Well, Google to the rescue. They're testing a system called Perspective that they say will be able to spot problem posts and either flag them or disallow them or let the poster re-think them before posting. It doesn't seem to be quite ready for wide distribution yet - their own example doesn't flag "Your a socialist snowflake!" - but some sites working with them on it are Wikipedia, the New York Times, the Guardian and the Economist.
I'm thinking it might be useful for forums - especially if Google is the one developing it, because Google's opinion of your site is important in terms of being found and in the various definitions of "value" that potential visitors and advertisers might use. Or it could just improve forum conversations by letting a poster know whether his post is likely to be taken well or not. Google's algorithm hates forums, so I'm hoping it might help with that by raising the quality of conversations, if that's possible. Hard to tell on that one since users don't usually have a stake in the site and very often couldn't care less about such things.

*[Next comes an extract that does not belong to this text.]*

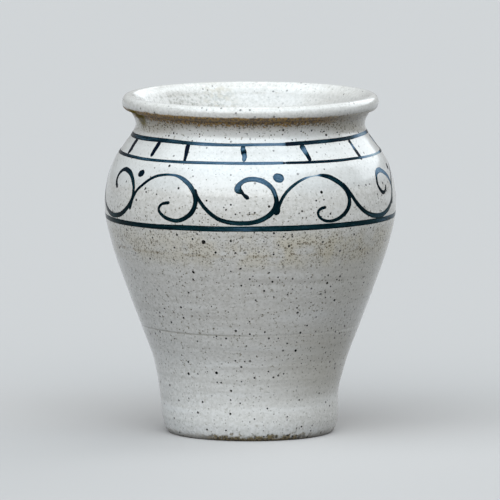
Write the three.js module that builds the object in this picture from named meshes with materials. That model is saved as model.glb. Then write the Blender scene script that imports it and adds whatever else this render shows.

Publishers can choose what they want to do with the information they get from Perspective. For example, a publisher could flag comments for its own moderators to review and decide whether to include them in a conversation. Or a publisher could provide tools to help their community understand the impact of what they are writing—by, for example, letting the commenter see the potential toxicity of their comment as they write it. Publishers could even just allow readers to sort comments by toxicity themselves, making it easier to find great discussions hidden under toxic ones.
https://blog.google/topics/machine-lear ... ersations/
Sounds like it could make comments sections more interesting. Or more entertaining, depending on which end you set the slider on.